In the first three quarters of games, Cousins has an 85.6 PFF grade, but that grade drops to 76.0 in the fourth quarter and overtime — almost 10 full grading points lower. Though play under pressure is a noisy data point and not a strong predictor of future success, it’s a powerful descriptor in shaping the status of a player. While Cousins has been enjoying the best seasons of his career, he has ranked as just the 11th-best graded quarterback in the league under pressure — behind Baker Mayfield, whose play under pressure a season ago was woeful.
The Vikings don’t have a great offensive line, and while they have had receiving weapons, they have always been top-heavy. So, you could make the argument that Cousins hasn’t had the kind of supporting cast that should elevate his play, but he has played within an offensive scheme with a proven track record of doing exactly that. Cousins has been excellent when playing within the scope of the Vikings' offense, but he has seen a steep dropoff when things have broken down.

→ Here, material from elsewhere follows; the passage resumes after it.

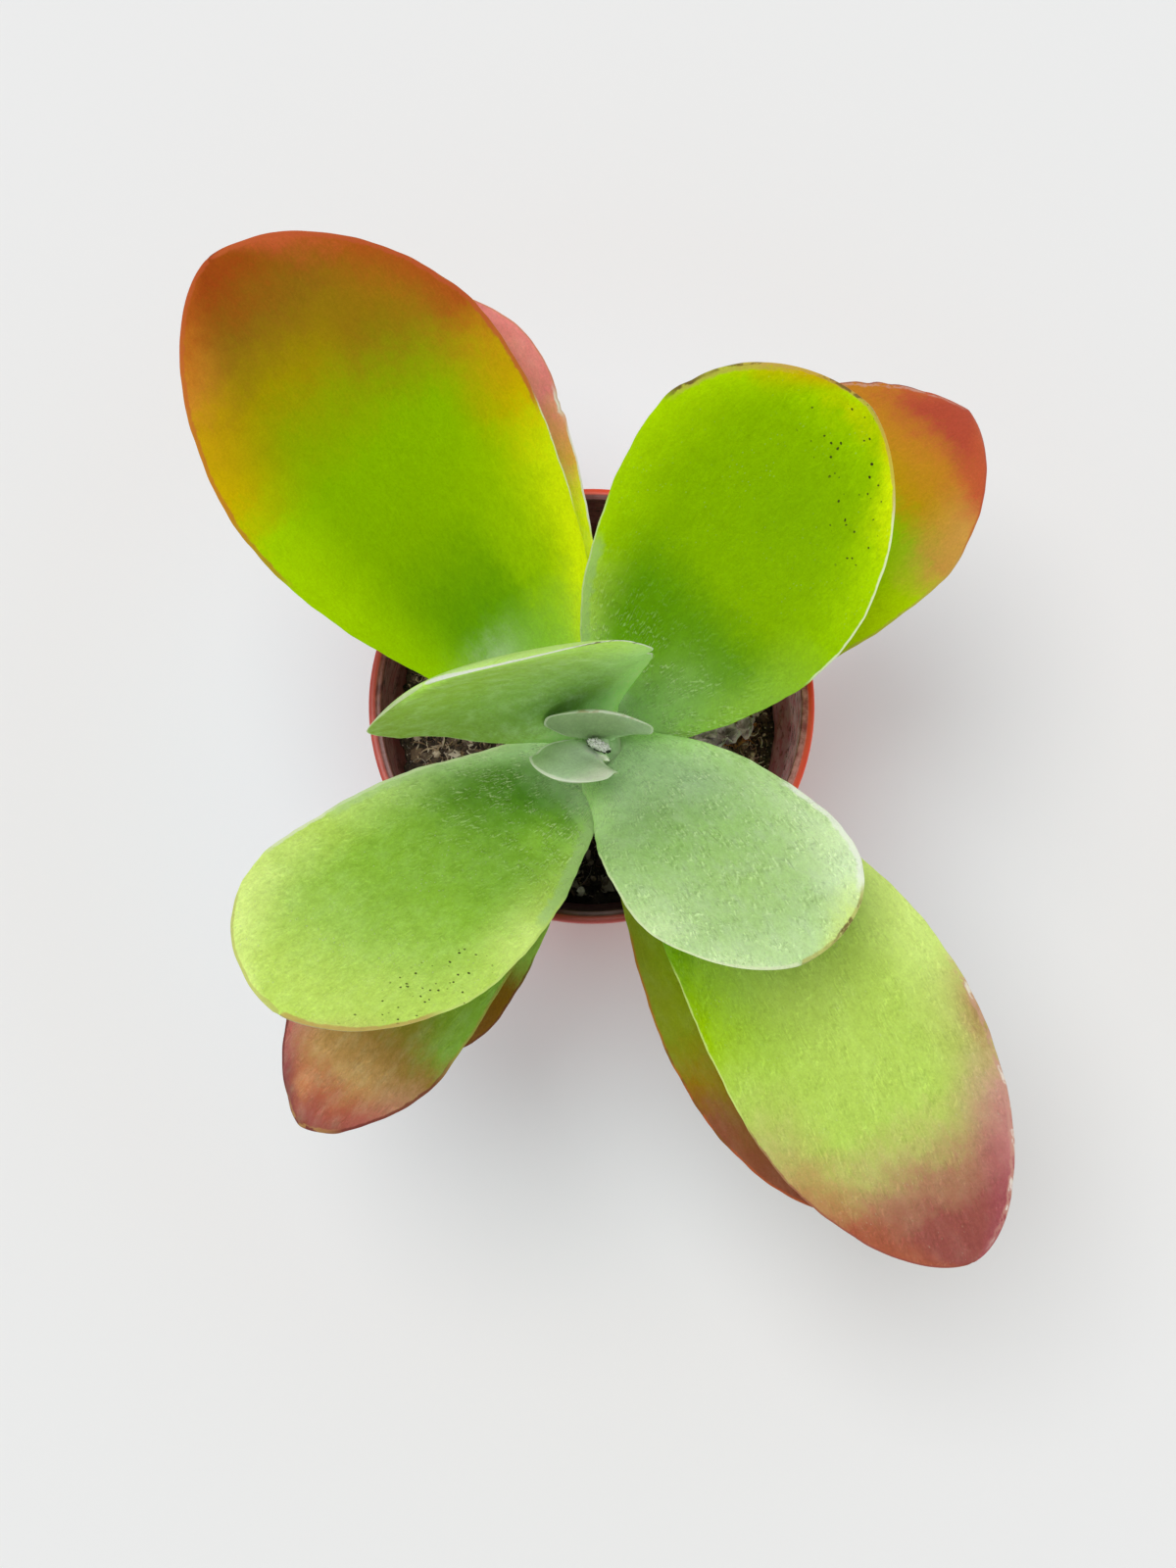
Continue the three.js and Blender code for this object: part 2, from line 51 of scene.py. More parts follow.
POT_HEIGHT = 88.0
RIM_RADIUS = 51.0
BASE_RADIUS = 36.0
POT_WALL = 1.2
POT_FLOOR = 1.6
LIP_WIDTH = 3.0
LIP_HEIGHT = 2.4
COLLAR_HEIGHT = 19.0
COLLAR_STEP = 3.0
DRAIN_RADIUS = 3.2
DRAIN_CIRCLE = 24.0
DRAIN_COUNT = 6

SOIL_SURFACE = 66.0
SOIL_BUMP = 0.7
SOIL_PILE_RISE = 4.5
SOIL_PILE_START = 8.0
SOIL_PILE_REACH = 28.0
SOIL_EDGE_DEPTH = 0.4
SOIL_EDGE_START = 36.0
SOIL_EDGE_REACH = 10.0
SOIL_EDGE_DIP = 1.2

STEM_FOOT = np.array([4.3, 0.5, 32.0])
STEM_TOP = np.array([1.5, -17.7, 123.0])
STEM_SOIL_RADIUS = 7.0
STEM_TOP_RADIUS = 3.6
STEM_NODE_SWELL = 0.5
STEM_TIP_RADIUS = 1.6
STEM_TIP_LENGTH = 8.0

# ---------------------------------------------------------------- pigments, as sRGB 0 to 255

PIGMENTS = {
    "pearl": (192, 186, 186),
    "pale_ash": (158, 172, 152),
    "ash": (144, 160, 130),
    "dim_ash": (112, 138, 92),
    "silver": (166, 184, 152),
    "frost": (154, 180, 138),
    "mist": (138, 166, 118),
    "sage": (124, 158, 76),
    "grey_green": (132, 162, 64),
    "dull_green": (120, 142, 62),
    "moss": (84, 120, 52),
    "deep_green": (80, 126, 34),
    "green": (98, 148, 6),
    "mid_green": (108, 154, 46),
    "leaf_green": (128, 170, 58),
    "fresh_green": (142, 184, 60),
    "soft_green": (160, 196, 84),
    "pale_sage": (158, 194, 120),
    "celadon": (170, 202, 134),
    "mint": (184, 214, 150),
    "pale_mint": (206, 230, 174),
    "milk": (218, 240, 192),
    "soft_lime": (182, 210, 94),
    "pale_lime": (206, 228, 126),
    "lime": (128, 170, 0),
    "acid_lime": (144, 188, 0),
    "bright_lime": (162, 202, 2),
    "sun_lime": (184, 216, 2),
    "yellow": (206, 224, 8),
    "olive": (136, 154, 2),
    "dark_olive": (122, 130, 30),
    "ochre": (150, 134, 4),
    "gold": (194, 166, 2),
    "amber": (184, 142, 14),
    "orange": (190, 122, 36),
    "umber": (134, 94, 18),
    "khaki": (146, 112, 56),
    "ember": (144, 58, 18),
    "brick": (164, 76, 26),
    "coral": (190, 84, 52),
    "red": (176, 70, 52),
    "tan": (182, 138, 88),
    "sand": (186, 184, 106),
    "apricot": (202, 148, 70),
    "salmon": (198, 132, 90),
    "rose": (196, 112, 110),
    "pink": (202, 152, 138),
    "dusk": (198, 130, 128),
    "clay": (172, 124, 96),
    "mauve": (168, 88, 84),
    "orchid": (162, 78, 90),
    "sienna": (166, 86, 66),
    "wine": (150, 76, 74),
    "deep_wine": (118, 50, 54),
    "rust": (128, 66, 52),
    "cream": (228, 238, 196),
    # The pale margin colour is partly a real pale edge and partly a painted rim highlight.
    "pale_margin_highlight": (246, 249, 238),
    "cork": (190, 152, 90),
    "scar": (104, 74, 46),
    "char": (46, 34, 24),
}

# ---------------------------------------------------------------- leaves
# A leaf's first values are its shape, as in the CAD model. Those from midrib on are its looks.
# Places on a leaf are given as s, from its root (0) to its tip (1), and t, from its right margin (-1) to its
# left margin (+1):
#   midrib, left, right   pigments along its middle and its two margins
#   spread                share of the half width where a margin's pigment starts
#   tone                  brightness of its pigments, raised for leaves that sit in shade: partly painted light
#   mottle, bloom         strength of the streaks of light and dark, and of the waxy bloom, on its face
#   washes                soft patches: s, t, reach along, reach across, pigment, strength
#   folds                 strength of the fine folds all over, that of those at its root, how far these reach,
#                         and the strength of the glint dots; both add painted highlights and shade to a bump
#   margins               lines along a margin: side (+1 left, -1 right, 0 both), from s, to s, width in
#                         millimetres, pigment, strength, share left out by chance
#   nicks                 cuts in its margin: side, s, reach in millimetres, depth in millimetres
#   specks                where small dark specks lie: s, t, reach along, reach across
# The usual values stand for those that a leaf doesn't give itself.

USUAL = dict(base=9, reach=6, thick=4.6, wave=0.6, skew=0, curl=0, spread=0.4, bloom=0.0,
             washes=(), nicks=(), specks=())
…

Over the past two seasons when trailing, Cousins ranks just 15th in PFF grade, further building a picture that the more disadvantageous the situation for passing is, the worse Cousins looks — critically not just relative to his own baseline, but relative to other passers throughout the NFL.
We often refer to “intangibles” when it comes to quarterback play. That unidentifiable quality the great players have and others are clearly lacking. It’s part of the old football lexicon and way of doing things that analytics is often trying hard to change. But when it comes to quarterback play, I think it might actually be onto something.
With more data at our fingertips than ever before, it’s not that these intangible qualities can’t be found or measured, but rather it speaks to players whose flaws or strengths are hard to uncover from the data. We can see from watching games that they exist — it just takes a deep dive into the database and the myriad ways football can be analyzed and studied to find the particular way they manifest for that player.
For Kirk Cousins, many ways of looking at data point to him being one of the very best quarterbacks in the NFL. Even moving beyond box score numbers to more advanced data sets, his outlook appears much stronger than people give him credit for.
You can start to pick at threads of that data and uncover reasons that he just doesn’t inspire the same confidence that some other quarterbacks do, though. The tougher the situation, and the more responsibility that rests on his shoulders, the more he seems to wilt and fade away from the best players in the league. This clearly isn’t an exhaustive study in what makes Cousins’ reputation lag behind his overall production, but it’s enough to suggest that the old-fashioned “eye test” isn’t completely baseless.
While it may seem harsh to view Cousins as lacking a certain “it factor” to be a great NFL quarterback, it does seem to be a fair charge — and one that he hasn’t yet shown he can knock down consistently. Cousins may be better than people think he is, but they pull back from giving him more credit because of a very real defect in his game.